▶ **DATASET EXTRACT**:
----------------

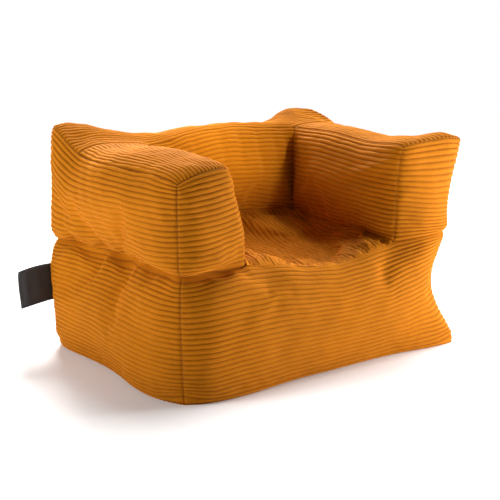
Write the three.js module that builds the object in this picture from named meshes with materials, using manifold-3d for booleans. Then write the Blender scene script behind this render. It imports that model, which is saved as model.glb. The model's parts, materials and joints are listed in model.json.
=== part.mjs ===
// Bean bag armchair in wide-wale corduroy: a base compartment with two arm compartments and a back
// compartment sewn on top of it, an inner bag of beads in each compartment, a zip low on the back
// and a blank loop label in the rear left corner seam.
//
// Millimetres. +X is the chair's width, -Y its front, +Z up. The origin is on the floor, in the
// middle of the bottom panel. Every fabric piece is first laid out in a plain box-shaped chair, and
// settle() then moves its points to where beads, gravity and seams bring the cloth.
import * as THREE from "three";
import { mergeVertices } from "three/addons/utils/BufferGeometryUtils.js";
import Module from "manifold-3d";

const wasm = await Module();
wasm.setup();

// ---- driving dimensions -------------------------------------------------------------------------
const WIDTH = 950; // over the side panels
const DEPTH = 670; // over the front and back panels
const CREASE_HEIGHT = 332; // the seam between the base and the arms, and the seat's edge
const ARM_TOP = 590; // the arms' top seams at their front ends
const ARM_WIDTH = 210;
const BACK_THICKNESS = 170;

const CLOTH = 3; // corduroy with its pile
const LINER = 2; // inner bag, with the slack of its seams
const GAP = 1; // between neighbouring pieces of cloth
const LINER_SPACE = 8; // between the cover and an inner bag
const LINER_HEADROOM = 14; // above the base's inner bag, where the seat sags

// How far the filled cover moves away from the plain box.
const WALL_BULGE = 14; // outwards, in the middle of the base's walls
const ARM_BULGE = 12;
const BACK_BULGE = 16;
const CORNER_PINCH = 26; // inwards, half way up the base's corner seams
const CREASE_TUCK = 20; // inwards, at the crease
const CREASE_REACH = 45; // how far above and below it the tuck is felt
const SEAT_SAG = 40;
const SEAT_EDGE_SAG = 26; // the front edge of the seat
const ARM_CROWN = 8;
const ARM_EDGE_SAG = 16; // the arms' long top seams, between their ends
const BACK_RISE = 20; // the back's top, above the arms'
const BACK_EAR = 32; // the back's top corners, above its middle

const ZIP_HEIGHT = 70; // the zip's centre line above the floor
const ZIP_LENGTH = 576;
const ZIP_BAND = 92; // up to here the back panel stays flat, so that the zip is straight
const ZIP_MOUTH = 8; // half the height of the slot between the folded edges
const SLIDER_LENGTH = 14;
const SLIDER_PARKED = -272; // where the slider rests, at the closed end
const PULL_LENGTH = 33;

const LABEL_HEIGHT = 110; // width of the label's tape
const LABEL_REACH = 104; // how far the loop stands out of the seam
const LABEL_TAPE = 1.4;
const LABEL_LOOP = 15; // how wide the loop opens
const LABEL_FOOT = 138; // the tape's lower edge above the floor
const LABEL_DROOP = 16;

// ---- worked out from them -----------------------------------------------------------------------
const SIDE = WIDTH / 2;
const FRONT = -DEPTH / 2;
const REAR = DEPTH / 2;
const ARM_INNER = SIDE - ARM_WIDTH; // distance of an arm's inner face from the middle
const ARM_MIDDLE = SIDE - ARM_WIDTH / 2;
const BACK_INNER = REAR - BACK_THICKNESS;
const BACK_MIDDLE = REAR - BACK_THICKNESS / 2;
const ARM_HALF_LENGTH = (BACK_INNER - FRONT) / 2;
const ARM_CENTRE_Y = (BACK_INNER + FRONT) / 2;
const INSIDE = CLOTH + GAP; // from a wall's outer face to the edge of the panel that meets it
const RING_FOOT = CREASE_HEIGHT + CLOTH / 2 + GAP; // lower edge of the inner arm and back panels

// Grid lines shared by all pieces, so that neighbours bend at the same places.
const { clamp, lerp, smoothstep } = THREE.MathUtils;
const spread = (from, to, cells) =>
  Array.from({ length: cells }, (_, i) => lerp(from, to, i / cells));
const mirrored = (lines) => [...lines.filter((v) => v > 0).map((v) => -v).reverse(), ...lines];
const FINE = {
  x: mirrored([...spread(0, ARM_INNER, 3), ...spread(ARM_INNER, SIDE, 3)]),
  y: [...spread(FRONT, BACK_INNER, 6), ...spread(BACK_INNER, REAR, 3)],
  z: [...spread(0, CREASE_HEIGHT, 5), ...spread(CREASE_HEIGHT, ARM_TOP, 5)],
};
const COARSE = {
  x: mirrored([0, (ARM_INNER * 2) / 3, ARM_INNER, ARM_MIDDLE]),
  y: [...spread(FRONT, BACK_INNER, 3), lerp(FRONT, BACK_INNER, 5 / 6), BACK_INNER, BACK_MIDDLE],
  z: FINE.z,
};

// ---- how the plain box settles ------------------------------------------------------------------
const squareOff = (v) => Math.max(0, 1 - v * v);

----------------

▶ **TASK PROMPT**:
Output the full listing without altering anything.

▶ **TASK SOLUTION**:
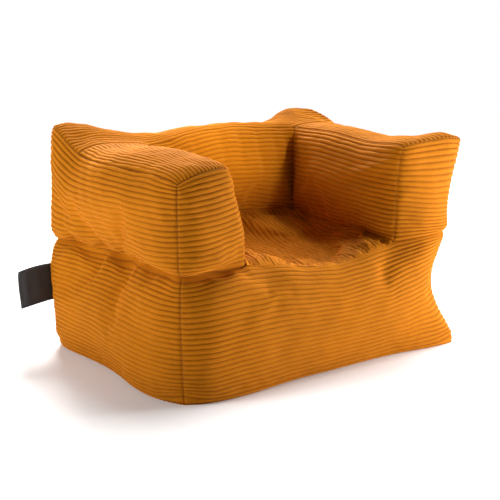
Write the three.js module that builds the object in this picture from named meshes with materials, using manifold-3d for booleans. Then write the Blender scene script behind this render. It imports that model, which is saved as model.glb. The model's parts, materials and joints are listed in model.json.
=== part.mjs ===
// Bean bag armchair in wide-wale corduroy: a base compartment with two arm compartments and a back
// compartment sewn on top of it, an inner bag of beads in each compartment, a zip low on the back
// and a blank loop label in the rear left corner seam.
//
// Millimetres. +X is the chair's width, -Y its front, +Z up. The origin is on the floor, in the
// middle of the bottom panel. Every fabric piece is first laid out in a plain box-shaped chair, and
// settle() then moves its points to where beads, gravity and seams bring the cloth.
import * as THREE from "three";
import { mergeVertices } from "three/addons/utils/BufferGeometryUtils.js";
import Module from "manifold-3d";

const wasm = await Module();
wasm.setup();

// ---- driving dimensions -------------------------------------------------------------------------
const WIDTH = 950; // over the side panels
const DEPTH = 670; // over the front and back panels
const CREASE_HEIGHT = 332; // the seam between the base and the arms, and the seat's edge
const ARM_TOP = 590; // the arms' top seams at their front ends
const ARM_WIDTH = 210;
const BACK_THICKNESS = 170;

const CLOTH = 3; // corduroy with its pile
const LINER = 2; // inner bag, with the slack of its seams
const GAP = 1; // between neighbouring pieces of cloth
const LINER_SPACE = 8; // between the cover and an inner bag
const LINER_HEADROOM = 14; // above the base's inner bag, where the seat sags

// How far the filled cover moves away from the plain box.
const WALL_BULGE = 14; // outwards, in the middle of the base's walls
const ARM_BULGE = 12;
const BACK_BULGE = 16;
const CORNER_PINCH = 26; // inwards, half way up the base's corner seams
const CREASE_TUCK = 20; // inwards, at the crease
const CREASE_REACH = 45; // how far above and below it the tuck is felt
const SEAT_SAG = 40;
const SEAT_EDGE_SAG = 26; // the front edge of the seat
const ARM_CROWN = 8;
const ARM_EDGE_SAG = 16; // the arms' long top seams, between their ends
const BACK_RISE = 20; // the back's top, above the arms'
const BACK_EAR = 32; // the back's top corners, above its middle

const ZIP_HEIGHT = 70; // the zip's centre line above the floor
const ZIP_LENGTH = 576;
const ZIP_BAND = 92; // up to here the back panel stays flat, so that the zip is straight
const ZIP_MOUTH = 8; // half the height of the slot between the folded edges
const SLIDER_LENGTH = 14;
const SLIDER_PARKED = -272; // where the slider rests, at the closed end
const PULL_LENGTH = 33;

const LABEL_HEIGHT = 110; // width of the label's tape
const LABEL_REACH = 104; // how far the loop stands out of the seam
const LABEL_TAPE = 1.4;
const LABEL_LOOP = 15; // how wide the loop opens
const LABEL_FOOT = 138; // the tape's lower edge above the floor
const LABEL_DROOP = 16;

// ---- worked out from them -----------------------------------------------------------------------
const SIDE = WIDTH / 2;
const FRONT = -DEPTH / 2;
const REAR = DEPTH / 2;
const ARM_INNER = SIDE - ARM_WIDTH; // distance of an arm's inner face from the middle
const ARM_MIDDLE = SIDE - ARM_WIDTH / 2;
const BACK_INNER = REAR - BACK_THICKNESS;
const BACK_MIDDLE = REAR - BACK_THICKNESS / 2;
const ARM_HALF_LENGTH = (BACK_INNER - FRONT) / 2;
const ARM_CENTRE_Y = (BACK_INNER + FRONT) / 2;
const INSIDE = CLOTH + GAP; // from a wall's outer face to the edge of the panel that meets it
const RING_FOOT = CREASE_HEIGHT + CLOTH / 2 + GAP; // lower edge of the inner arm and back panels

// Grid lines shared by all pieces, so that neighbours bend at the same places.
const { clamp, lerp, smoothstep } = THREE.MathUtils;
const spread = (from, to, cells) =>
  Array.from({ length: cells }, (_, i) => lerp(from, to, i / cells));
const mirrored = (lines) => [...lines.filter((v) => v > 0).map((v) => -v).reverse(), ...lines];
const FINE = {
  x: mirrored([...spread(0, ARM_INNER, 3), ...spread(ARM_INNER, SIDE, 3)]),
  y: [...spread(FRONT, BACK_INNER, 6), ...spread(BACK_INNER, REAR, 3)],
  z: [...spread(0, CREASE_HEIGHT, 5), ...spread(CREASE_HEIGHT, ARM_TOP, 5)],
};
const COARSE = {
  x: mirrored([0, (ARM_INNER * 2) / 3, ARM_INNER, ARM_MIDDLE]),
  y: [...spread(FRONT, BACK_INNER, 3), lerp(FRONT, BACK_INNER, 5 / 6), BACK_INNER, BACK_MIDDLE],
  z: FINE.z,
};

// ---- how the plain box settles ------------------------------------------------------------------
const squareOff = (v) => Math.max(0, 1 - v * v);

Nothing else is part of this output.